I'm posting this again because it got lost in the melee, and I kinda liked it (in response to ridiculous meme, that I don't generally do, honest, about jobs I've had).

Jobs I've had: writing a (bad) VBA front-end for a large series/family of linked spreadsheets that ran a huge media company. I was regarded by the board as some kind of wunderkind - 'that girl who could deliver geekery, speak tech, communicate like a regular person and understand the business.' I was regarded by my coworkers as 'that spreadsheet nazi, who demanded 100% compliance with her lousy front-end'. Not to be confused with front-bottom. In the end, I was replaced by an ERP. More expensive, and, I heard only last week, still doesn't work as well.
For want of a better phrase, let's just say I don't have a good sense of direction.

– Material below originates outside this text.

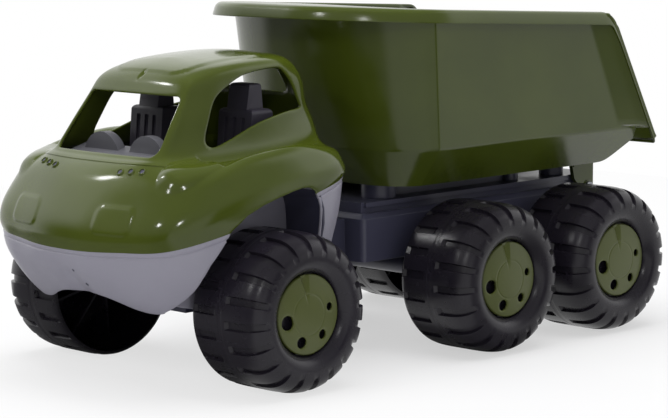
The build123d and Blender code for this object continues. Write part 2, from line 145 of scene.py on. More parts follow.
# A sheet over a grid of two parameters. Where a keep function is given, the sheet ends where
# it falls below zero: grid points near that line slide along their grid lines onto it, and
# their places there come from halving the step again and again.
def gridSheet(surface, us, vs, keep=None, closedU=False):
    u, v = np.meshgrid(us, vs, indexing="ij")
    points = surface(u, v)
    quads = gridQuads(*u.shape, closedU)
    if keep is None:
        return points.reshape(-1, 3), quads, noTriangles
    value = keep(points)
    span = us[-1] - us[0] + (us[1] - us[0])
    halvings, reach, noStep = 18, 0.5, 2.0
    bestT = np.full(u.shape, noStep)
    goU, goV = np.zeros(u.shape), np.zeros(u.shape)
    for du, dv in ((1, 0), (-1, 0), (0, 1), (0, -1)):
        near = np.roll(value, (-du, -dv), axis=(0, 1))
        stepU, stepV = np.roll(u, -du, axis=0) - u, np.roll(v, -dv, axis=1) - v
        valid = np.ones(u.shape, dtype=bool)
        if du and closedU:
            stepU = (stepU + span / 2) % span - span / 2
        elif du:
            valid[-1 if du > 0 else 0, :] = False
        if dv:
            valid[:, -1 if dv > 0 else 0] = False
        crosses = valid & ((value < 0) != (near < 0))
        with np.errstate(divide="ignore", invalid="ignore"):
            t = np.where(crosses, value / (value - near), noStep)
        closer = crosses & (t <= reach) & (t < bestT)
        bestT = np.where(closer, t, bestT)
        goU, goV = np.where(closer, stepU, goU), np.where(closer, stepV, goV)
    moved = bestT <= reach
    baseU, baseV, stepU, stepV = u[moved], v[moved], goU[moved], goV[moved]
    low, high = np.zeros(len(baseU)), np.ones(len(baseU))
    startSign = value[moved] < 0
    for _ in range(halvings):
        middle = (low + high) / 2
        same = (keep(surface(baseU + stepU * middle, baseV + stepV * middle)) < 0) == startSign
        low, high = np.where(same, middle, low), np.where(same, high, middle)
    points[moved] = surface(baseU + stepU * high, baseV + stepV * high)
    value[moved] = 0.0
    flat, points = value.ravel(), points.reshape(-1, 3)
    out = flat[quads] < 0
    centre = keep(points[quads].mean(axis=1))
    whole = (out.sum(axis=1) == 0) & ((flat[quads].max(axis=1) > 0) | (centre > 0))
    corner = out.sum(axis=1) == 1
    gone = np.argmax(out, axis=1)
    triangles = np.take_along_axis(quads, (gone[:, None] + np.array([1, 2, 3])) % 4, axis=1)
    sound = corner & (flat[triangles[:, 1]] > 0)
    return points, quads[whole], triangles[sound]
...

Examples: once, I went to visit a friend who lived(s) in Wimbledon. It was hard enough getting there, reading the AtoZ while juggling the gear stick. After a lovely Sunday afternoon, I came out of her house, turned left, and was halfway to Portsmouth before I realised I wasn't going back to Central London. Another time, having been up to Watford for something, I found myself getting on the M1 northbound, and was six junctions before I realised I was going in the wrong direction. I always print out a map before I go anywhere. And I check it, often. I'm the tourist-alike you see in like Islington.

My biggest crapness is on the underground. Most/many people seem to have an innate sense, after years of commuting, of which end of the train to get onto to minimise walking at the other end. I never get it right. Even though I've lived in Kilburn for more than ten years, and commuted for six or seven of them.

I kid myself that I like getting off at the far end as it's good to keep mobile, keep walking, all good for the heart, but the truth is, I just get it wrong. So the train comes in, and I'm sure that this right/left end of the platform will bring me out by the stairs at the Kilburn, but then when we get to Finchley Road (same directional layout) it's immediately clear that I'm wrong. Again.

But. Oh. My. God. I've worked it out.

I had a revelation yesterday. Kilburn is at the back of the train. As long as I know my back from my front, I can always get it right. I checked it. Twice. It works. Kilburn - back of the train.

To you, this is a small thing. To me, mindblowing.

Some might say I should get out more. I do, but often at the wrong end of the train.